Il est 16h. Macky Sall n’est encore pas sur les lieux. Le Mouvement des élèves et étudiants Républicains (Meer) essaie d’exister au sein du campus qui vote pour la contestation. Ils sont noyés et chahutés : «Vous êtes des corrompus ‘’goor djiguène’’.» Les minutes passent, la colère s’entasse.
Arrestation d’étudiants
Il est 19h... Le cortège présidentiel, en provenance de l’Ucad II, avance vers le «territoire ennemi». Debout dans sa voiture, il est entouré d’une foule qui scande «Président». Le déchaînement de colère s’ensuit. Les pierres pleuvent en direction du véhicule présidentiel. La sécurité couvre le chef suprême des Armées. C’est la débandade. C’est la consternation. Jusque-là sereine, la police réplique en lançant des grenades lacrymogènes. Elle repousse les «perturbateurs» et met la main sur plusieurs manifestants. Le calme revient. Le Président poursuit son chemin pour aller inaugurer trois bâtiments d’une capacité de 1 044 lits. Au grand bonheur de tous les étudiants.
Macky Sall boit le cocktail
Divisée en proportions électoralistes, l’Université de Dakar est une cité inexpugnable. En mettant les pieds hier à l’Ucad, le chef de l’Etat a sans doute mesuré les risques qu’il encourait sans imaginer que la ligne rouge serait franchie. Le cocktail était explosif : A 15 jours de l’anniversaire du décès de Bassirou Faye, les étudiants n’ont pas laissé passer l’occasion pour déverser leur courroux sur lui et Mary Teuw Niane.

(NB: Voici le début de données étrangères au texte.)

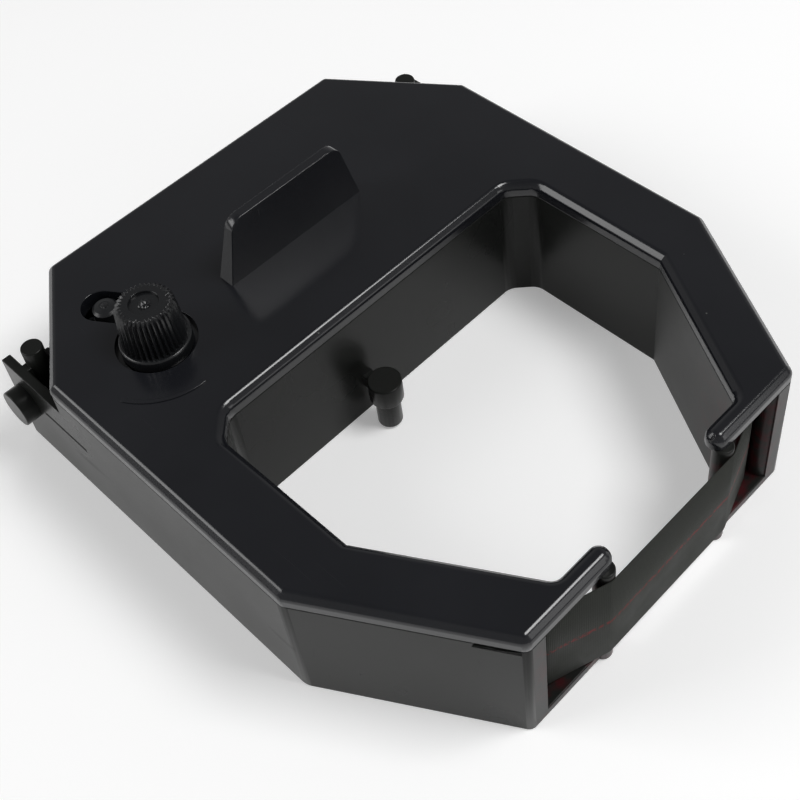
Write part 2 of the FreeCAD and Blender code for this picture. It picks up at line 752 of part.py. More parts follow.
def make_lever():
    """Two-plate lever that carries the idler roller and turns on the tray's pivot post."""
    body = new_body("idler_lever", (PIVOT_X, PIVOT_Y, "0"))
    low = "(floor_thick + end_gap)"
    high = "(" + WALL_TOP + " - end_gap)"
    along_x = "cos(lever_bearing * 1deg)"
    along_y = "sin(lever_bearing * 1deg)"
    eye_x = "lever_arm * " + along_x
    eye_y = "lever_arm * " + along_y

    sleeve = new_sketch(body, "lever_sleeve", low)
    draw_circle(sleeve, "0", "0", "sleeve_radius")
    pad(body, sleeve, high + " - " + low)
    for name, level in (("lower", low), ("upper", high + " - lever_thick")):
        bar = new_sketch(body, "lever_bar_" + name, level)
        draw_loop(bar, [
            ("lever_half * " + along_y, "-lever_half * " + along_x),
            (eye_x + " + lever_half * " + along_y, eye_y + " - lever_half * " + along_x),
            (eye_x + " - lever_half * " + along_y, eye_y + " + lever_half * " + along_x),
            ("-lever_half * " + along_y, "lever_half * " + along_x),
        ])
        pad(body, bar, "lever_thick")
        eye = new_sketch(body, "lever_eye_" + name, level)
        draw_circle(eye, eye_x, eye_y, "lever_eye")
        pad(body, eye, "lever_thick")
    catch = new_sketch(body, "spring_catch", low)
    draw_circle(catch, "catch_arm * " + along_x + " - catch_offset * " + along_y,
                "catch_arm * " + along_y + " + catch_offset * " + along_x, "catch_radius")
    pad(body, catch, high + " - " + low)
    bores = new_sketch(body, "lever_bores", "0")
    draw_circle(bores, "0", "0", "pivot_radius + running_gap")
    draw_circle(bores, eye_x, eye_y, "axle_radius")
    pocket(body, bores, CASE_TOP)
    return body


def make_axle():
    """Headed pin pressed into the lever, whose domed head is the button seen in the cover's slot."""
    body = new_body("idler_axle", (IDLER_X, IDLER_Y, "0"))
    foot = "(floor_thick + end_gap)"
    seat = "(" + WALL_TOP + " - end_gap)"
    profile = new_sketch(body, "axle_profile", role="XZ_Plane")
    draw_loop(profile, [
        ("0", foot),
        ("axle_radius", foot),
        ("axle_radius", seat),
        ("button_radius", seat),
        ("button_radius", CASE_TOP + " - button_dome"),
        ("button_radius * 0.8", CASE_TOP + " - button_dome * 0.35"),
        ("button_radius * 0.45", CASE_TOP),
        ("0", CASE_TOP),
    ])
    revolve(body, profile)
    return body


def make_guide(side, sign):
    """Plain roller on a pin of the tray, where an arm meets the side."""
    body = new_body("guide_roller_" + side, (sign + GUIDE_X, GUIDE_Y, "0"))
    low = "(floor_thick + end_gap)"
    high = "(" + WALL_TOP + " - end_gap)"
    profile = new_sketch(body, "guide_profile_" + side, role="XZ_Plane")
    draw_loop(profile, [
        ("guide_pin + running_gap", low),
        ("guide_radius", low),
        ("guide_radius", high),
        ("guide_pin + running_gap", high),
    ])
    revolve(body, profile)
    return body


def make_pad():
    """Felt pad on the end of the leaf spring, which keeps the free ribbon taut."""
    body = new_body("brake_pad")
    face = new_sketch(body, "pad_outline", "floor_thick + end_gap + 0.5")
    draw_box(face, BRAKE_X + " - pad_thick", BRAKE_Y, BRAKE_X, BRAKE_Y + " + brake_length")
    pad(body, face, "brake_height")
    front = number(BRAKE_X)
    round_edges(body, "ribbon_play",
                lambda edge: upright(edge, 0, number(CASE_TOP)) and edge.BoundBox.XMin > front - 0.01)
    return body


def make_leaf():
    """Steel leaf spring, held in the tray's clamp and bent outwards to the pad."""
    body = new_body("tension_leaf")
    pad_side = "(" + BRAKE_X + " - pad_thick)"
    clamp_side = "(" + CLAMP_X + " + leaf_thick / 2)"
    knee = "(" + CLAMP_Y + " + leaf_end + 0.5)"
    far_end = "(" + BRAKE_Y + " + brake_length)"
    strip = new_sketch(body, "leaf_outline", "floor_thick + end_gap + 0.5")
    draw_loop(strip, [
        (clamp_side + " - leaf_thick", CLAMP_Y),
        (clamp_side, CLAMP_Y),
        (clamp_side, knee),
        (pad_side, BRAKE_Y),
        (pad_side, far_end),
        (pad_side + " - leaf_thick", far_end),
        (pad_side + " - leaf_thick", BRAKE_Y),
        (clamp_side + " - leaf_thick", knee),
    ])
    pad(body, strip, "brake_height - 1")
    return body


def add_solid(label, shape):
    feature = doc.addObject("Part::Feature", label)
    feature.Label = label
    feature.Shape = shape
    return feature


def wire_section(centre, way):
    """Five-sided section of the spring's wire, square to the way it runs."""
    count = 5
    side = way.cross(UP) if abs(way.z) < 0.5 else Vec(1, 0, 0)
    corners = []
    for index in range(count + 1):
        angle = 2 * math.pi * index / count
        corners.append(centre + (side * math.cos(angle) + UP * math.sin(angle)) * size("spring_wire"))
    return Part.makePolygon(corners)


def make_spring():
    """Torsion spring round the lever's sleeve, with one leg on the tray and one on the lever's catch."""
    radius = size("spring_radius")
    leg = size("spring_leg")
    bearing = math.radians(size("lever_bearing"))
    # Past its full turns the coil winds on by the angle between the two legs.
    turns = size("spring_turns") + (90 - size("lever_bearing")) / TURN
    rise = size("spring_pitch") * turns
    path = Part.makeHelix(size("spring_pitch"), rise, radius, 0)
    path.rotate(Vec(0, 0, 0), UP, TURN / 2)
    start = Vec(-radius, 0, 0)
    coil = Part.Wire(path.Edges).makePipeShell([wire_section(start, Vec(0, 1, 0))], True, True)
    down = Vec(0, -1, 0)
    tray_leg = Part.Face(wire_section(start, down)).extrude(down * leg)
    along = Vec(math.cos(bearing), math.sin(bearing), 0)
    end = Vec(-radius * math.sin(bearing), radius * math.cos(bearing), rise)
    lever_leg = Part.Face(wire_section(end, along)).extrude(along * leg)
    spring = add_solid("idler_spring", coil.fuse([tray_leg, lever_leg]))
    spring.Placement.Base = Vec(number(PIVOT_X), number(PIVOT_Y), size("spring_height"))
    return spring


def ribbon_rounds():
    """Circles that the ribbon runs round, as centre, radius and turn: 1 is a left turn, -1 a right one."""
    thick = size("ribbon_thick")
    near = thick / 2 + 0.02
    tip_x = number(FINGER_X)
    tip_y = size("post_back") - number(MOUTH)
    nose_x = size("half_width") - size("arm_slant") - size("nose_inset")
    nose_y = number(NOSE_Y)
    guide_x = number(GUIDE_X)
    guide_y = number(GUIDE_Y)
    guide_r = size("guide_radius") + near + 0.05
    rounds = [
        (-tip_x, tip_y, size("post_radius") + near, -1),
        (-nose_x, nose_y, size("nose_radius") + near, -1),
        (-guide_x, guide_y, guide_r, -1),
        (number(FEED_X), number(FEED_Y), size("feed_radius") + size("nip_gap") / 2, -1),
    ]
    rounds += store_folds()
    edge_r = size("ribbon_play")
    edge_x = number(BRAKE_X) - edge_r
    rounds += [
        (edge_x, number(BRAKE_Y) + size("brake_length") - edge_r, edge_r + near, -1),
        (edge_x, number(BRAKE_Y) + edge_r, edge_r + near, -1),
        (guide_x, guide_y, guide_r, -1),
        (nose_x, nose_y, size("nose_radius") + near, -1),
        (tip_x, tip_y, size("post_radius") + near, -1),
    ]
    return rounds


def store_folds():
    """Loose folds of the ribbon in the store, from the rollers' throat to the gate on the right."""
    radius = size("fold_radius")
    low = number(OPEN_BACK + " + inner_wall + fold_margin")
    high = number("half_depth - wall - fold_margin")
    left = number(STORE_LEFT + " + store_wall") + 2.5 * radius
    right = number(STORE_RIGHT) - 2.5 * radius
    count = 2 * int((right - left) / (4 * radius))
    throat_y = number(FEED_Y) + size("feed_radius") + 2 * radius
    folds = [(left - 1.5 * radius, throat_y, radius, 1)]
    for index in range(count):
        slack = size("fold_wave") * abs(math.sin(1.7 * index + 0.4))
        x = left + (right - left) * index / (count - 1)
        if index % 2 == 0:
            folds.append((x, high - slack, radius, -1))
        else:
            folds.append((x, low + slack, radius, 1))
    return folds


def loose_fold(centre, start, bend, end):
    """Short straight creases by which the cloth turns round at a loose fold."""
    steps = max(1, round(abs(bend) / math.radians(size("fold_crease"))))
    turn = FreeCAD.Rotation(UP, math.degrees(bend) / steps)
    points = [start]
    for _ in range(steps - 1):
        points.append(centre + turn.multVec(points[-1] - centre))
    points.append(end)
    return [Part.LineSegment(one, two).toShape() for one, two in zip(points, points[1:])]


def belt_wire(rounds, shift):
    """Closed line of tangents and arcs round the circles, moved to the left of its way by shift."""
    count = len(rounds)
    touches = []
    for index in range(count):
        x1, y1, r1, turn1 = rounds[index]
        x2, y2, r2, turn2 = rounds[(index + 1) % count]
        reach = math.hypot(x2 - x1, y2 - y1)
        line = math.atan2(y2 - y1, x2 - x1)
        heading = line - math.asin((turn2 * r2 - turn1 * r1) / reach)
        side = Vec(-math.sin(heading), math.cos(heading), 0)
        leave = Vec(x1, y1, 0) - side * (turn1 * r1 - shift)
        meet = Vec(x2, y2, 0) - side * (turn2 * r2 - shift)
        touches.append((leave, meet, heading))
    edges = []
    for index in range(count):
        leave, meet, heading = touches[index]
        edges.append(Part.LineSegment(leave, meet).toShape())
        x, y, radius, turn = rounds[(index + 1) % count]
        following = touches[(index + 1) % count]
        bend = turn * ((following[2] - heading) * turn % (2 * math.pi))
        if abs(bend) > 0.0001 and abs(abs(bend) - 2 * math.pi) > 0.0001:
            half = heading + bend / 2
            side = Vec(-math.sin(half), math.cos(half), 0)
            middle = Vec(x, y, 0) - side * (turn * radius - shift)
            if radius == size("fold_radius"):
                edges += loose_fold(Vec(x, y, 0), meet, bend, following[0])
            else:
                edges.append(Part.Arc(meet, middle, following[0]).toShape())
    return Part.Wire(edges)


def make_ribbon():
    """Endless woven ribbon: the span across the mouth, both arms, the nip and the folded store."""
    rounds = ribbon_rounds()
    half = size("ribbon_thick") / 2
    outer = belt_wire(rounds, half)
    inner = belt_wire(rounds, -half)
    band = Part.Face(outer).cut(Part.Face(inner))
    solid = band.extrude(Vec(0, 0, size("ribbon_width")))
    ribbon = add_solid("ribbon", solid)
    ribbon.Placement.Base = Vec(0, 0, size("floor_thick") + size("ribbon_lift"))
    print("ribbon loop", round(belt_wire(rounds, 0).Length, 1), "mm long")
    return ribbon


SUB_PARTS = [
    make_tray(),
    make_cover(),
    make_feed_roller(),
    make_knob(),
    make_idler_roller(),
    make_lever(),
    make_axle(),
    make_guide("left", "-"),
    make_guide("right", ""),
    make_pad(),
    make_leaf(),
    make_spring(),
    make_ribbon(),
]
doc.recompute()

for item in doc.Objects:
    if "Invalid" in item.State or "Error" in item.State:
        raise RuntimeError(item.Label + " failed: " + str(item.State))
for piece in SUB_PARTS:
    if piece.Shape.isNull() or not piece.Shape.isValid() or not piece.Shape.Solids:
        raise RuntimeError(piece.Label + " has no valid solid")

os.makedirs("parts", exist_ok=True)
for piece in SUB_PARTS:
    piece.Shape.exportStep("parts/" + piece.Label + ".step")
    print(piece.Label, len(piece.Shape.Solids), round(piece.Shape.Volume, 2))
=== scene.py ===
"""Printer ribbon cartridge: black moulded case, endless inked ribbon, feed knob and idler button."""
import math

import bmesh
import bpy
from mathutils import Matrix, Vector, kdtree, noise


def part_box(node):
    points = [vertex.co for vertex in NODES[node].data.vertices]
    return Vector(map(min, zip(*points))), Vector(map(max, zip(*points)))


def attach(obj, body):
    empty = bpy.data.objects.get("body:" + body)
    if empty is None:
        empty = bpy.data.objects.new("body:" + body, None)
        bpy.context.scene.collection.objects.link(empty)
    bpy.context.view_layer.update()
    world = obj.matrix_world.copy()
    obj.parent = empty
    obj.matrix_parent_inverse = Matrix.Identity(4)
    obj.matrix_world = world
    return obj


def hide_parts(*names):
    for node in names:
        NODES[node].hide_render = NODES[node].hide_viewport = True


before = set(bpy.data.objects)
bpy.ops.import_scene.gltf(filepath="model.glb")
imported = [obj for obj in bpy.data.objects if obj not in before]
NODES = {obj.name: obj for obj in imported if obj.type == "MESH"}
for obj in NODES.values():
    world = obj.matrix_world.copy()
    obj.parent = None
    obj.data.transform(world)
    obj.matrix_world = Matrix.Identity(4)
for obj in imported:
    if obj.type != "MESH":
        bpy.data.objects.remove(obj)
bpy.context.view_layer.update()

MM = 0.001

# Places that the pieces and finishes refer to, in millimetres.
FEED_AXIS = (-19.3, 16.775)
BUTTON_AXIS = (-20.009, 24.874)
KNOB_TOP = 22.9
CASE_TOP = 17.1
RIBBON_WIDTH = 13.0
RIBBON_LENGTH = 947.3
# Where the map of the cloth begins: at the foot of the run across the mouth.
RIBBON_START = (-9.0, -34.7, 1.6)


# ---------------------------------------------------------------- colours and nodes

def srgb(text):
    """Linear colour of an sRGB hex value."""
    channels = [int(text[i:i + 2], 16) / 255 for i in (0, 2, 4)]
    return [c / 12.92 if c <= 0.04045 else ((c + 0.055) / 1.055) ** 2.4 for c in channels] + [1.0]


def new_material(name, ior, roughness):
    """Empty node material with the constants of its Principled shader, and that shader."""
    material = bpy.data.materials.new(name)
    material.use_nodes = True
    shader = material.node_tree.nodes["Principled BSDF"]
    shader.inputs["IOR"].default_value = ior
    shader.inputs["Roughness"].default_value = roughness
    return material, shader


def node(material, kind, settings=None, links=None):
    """One shader node, with its settings and the values of its sockets, and links into its sockets."""
    made = material.node_tree.nodes.new(kind)
    for key, value in (settings or {}).items():
        if isinstance(key, int) or key in made.inputs:
            made.inputs[key].default_value = value
        else:
            setattr(made, key, value)
    for key, source in (links or {}).items():
        material.node_tree.links.new(source, made.inputs[key])
    return made


def ramp(material, source, low, high, to_low, to_high):
    """Output that runs from to_low to to_high while the source goes from low to high."""
    return node(material, "ShaderNodeMapRange",
                {"From Min": low, "From Max": high, "To Min": to_low, "To Max": to_high},
                {"Value": source}).outputs["Result"]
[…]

Il renonce à visiter la 168 A
Le ministre de l’Enseignement supérieur est le bouc émissaire idéal. Il symbolise les réformes universitaires qui sont à l’origine de la hausse des frais d’inscription, de la suppression de plusieurs bourses. Malgré la pression, le chef de l’Etat a continué à lui manifester sa confiance. Dans ce contexte d’insécurité, le chef de l’Etat a renoncé à visiter la chambre 168 A où il logeait quand il était étudiant. Cela devait constituer le clou de sa visite. Raté !
Ce n’est pas étudiant...
Ce n’est pas étudiant. Les Républicains sont choqués par les écarts de comportements de certains étudiants qui ont souillé la devise de l’Université Cheikh Anta Diop de Dakar : Lux mea lex... En cours de route, ils ont dû oublier leurs cours d’éducation civique. Sinon, ils n’auraient jamais «caillassé» le véhicule présidentiel.

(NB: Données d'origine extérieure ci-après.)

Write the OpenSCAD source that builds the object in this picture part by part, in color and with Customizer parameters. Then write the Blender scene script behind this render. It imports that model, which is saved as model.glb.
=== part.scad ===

Ce n’est pas étudiant... Les contradictions et les sentiments de colère ne peuvent pas justifier ces agissements des gens appelés à prendre le relai pour poursuivre le rayonnement de ce pays. L’assassinat de Bassirou Faye est une indicible douleur qui est venu rallonger la liste des étudiants tombés sur le front. Peut-il expliquer cela ? Ceux qui ont offensé la République l’invoqueront pour justifier leurs actes.

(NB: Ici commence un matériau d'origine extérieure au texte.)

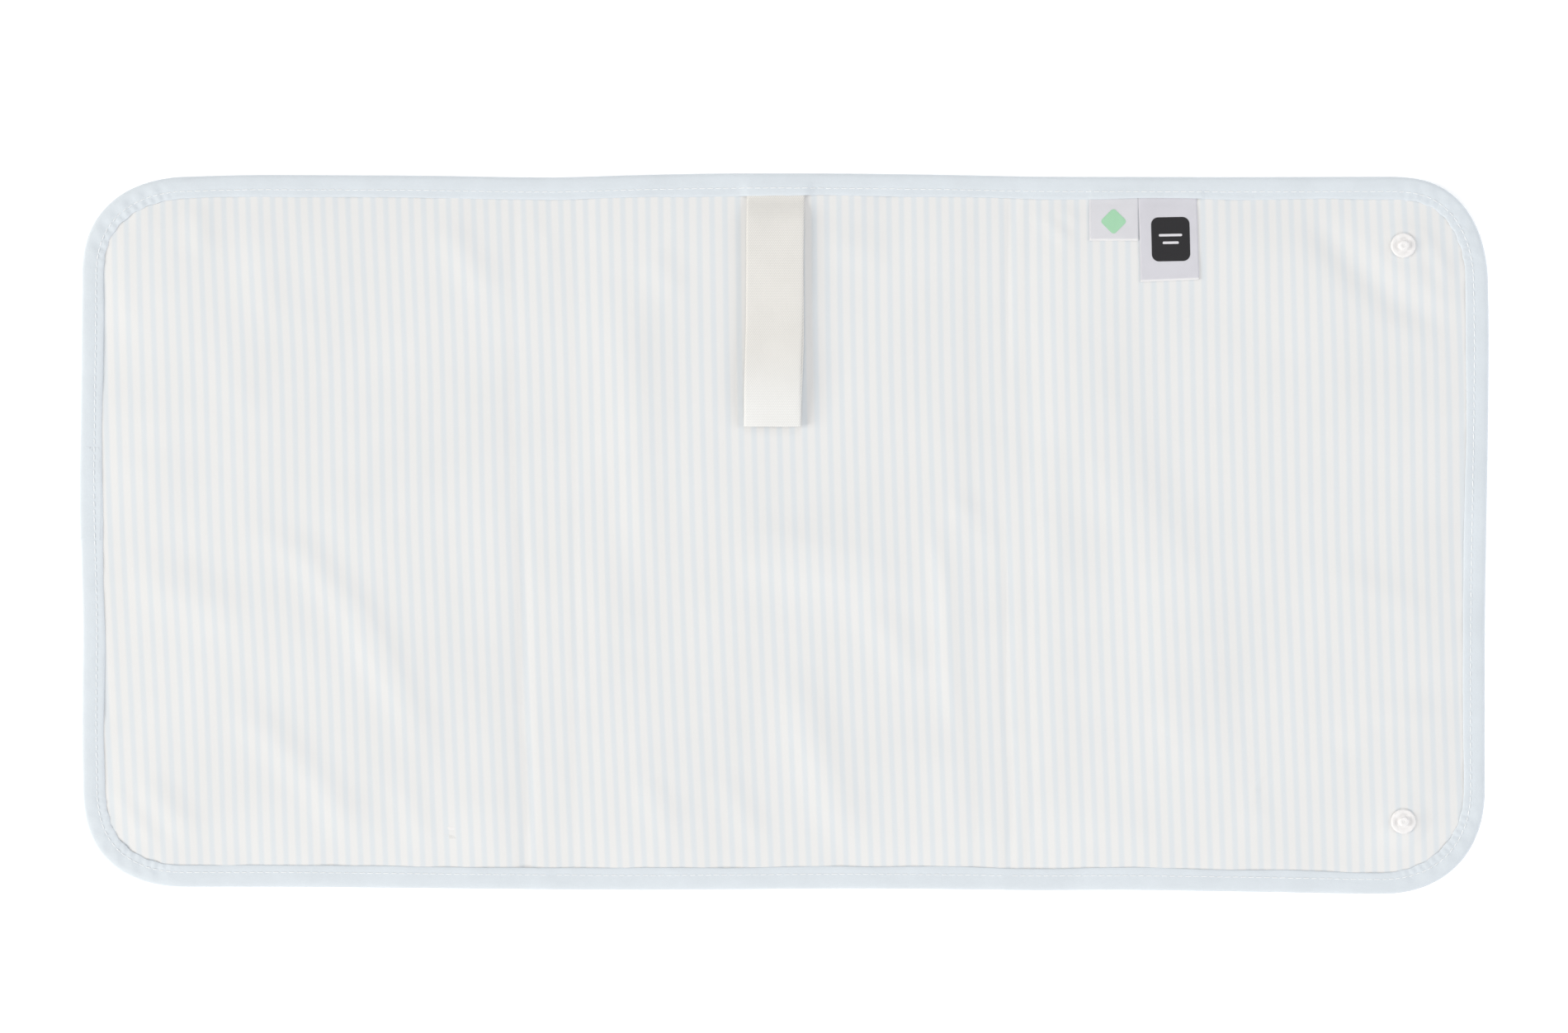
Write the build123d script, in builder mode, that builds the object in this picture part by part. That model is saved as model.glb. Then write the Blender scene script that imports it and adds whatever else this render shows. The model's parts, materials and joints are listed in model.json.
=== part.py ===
"""Fold-up travel changing pad.

Three padded panels joined by two flat fold strips, covered by a wipe-clean face and a plain backing,
bound round the edge with bias tape, with a webbing hanging loop, two sewn-in labels and two plastic
snap closures.
Frame: +X runs along the pad towards the stud end, +Y across it towards the edge that holds the
hanging loop, +Z up. The origin is the centre of the underside. The pad lies open and flat, face up.
"left" is the -X end, "right" the +X end; the "upper" snap parts are at +Y, the "lower" at -Y.
"""

import math
import os

from build123d import *

os.makedirs("parts", exist_ok=True)

# ---------------------------------------------------------------- driving dimensions, mm
pad_length = 630.0
pad_width = 322.0
corner_radius = 44.0
pad_thickness = 5.0
hinge_height = 1.6  # the fold lines run through the middle of the bound edge
fabric_thickness = 0.45

# fold lines, from the middle of the pad
fold_a = -94.5  # middle panel to left fold strip
fold_b = -114.5  # left fold strip to left panel
fold_c = 91.5  # middle panel to right fold strip
fold_d = 107.9  # right fold strip to right panel
fold_clearance = 0.2  # each side of a fold line

# how far each fold turns when the pad is closed; a strip and its outer panel make a half turn
strip_left_angle = 32.7
panel_left_angle = 180.0 - strip_left_angle
strip_right_angle = 90.0
panel_right_angle = 180.0 - strip_right_angle

# bound edge
binding_width = 10.0
binding_height = 2.6
binding_fabric = 0.7
binding_edge_radius = 1.1
binding_low = hinge_height - binding_height / 2
channel_low = binding_low + binding_fabric
channel_height = binding_height - 2 * binding_fabric
stitch_inset = 7.2
stitch_width = 0.4
stitch_thickness = 0.22
stitch_gap = 0.02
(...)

Cette scène va continuer à faire encore propager l’image d’un Temple du savoir où l’impunité et le désordre se mêlent. Depuis deux ans, l’Ucad agonise sous nos yeux qui banalisent certains comportements qui l’éloignent de plus en plus des standards internationaux. L’Ucad doit retrouver ce Lux qui a toujours constitué son Adn. Ce qu’elle n’aurait dû jamais perdre.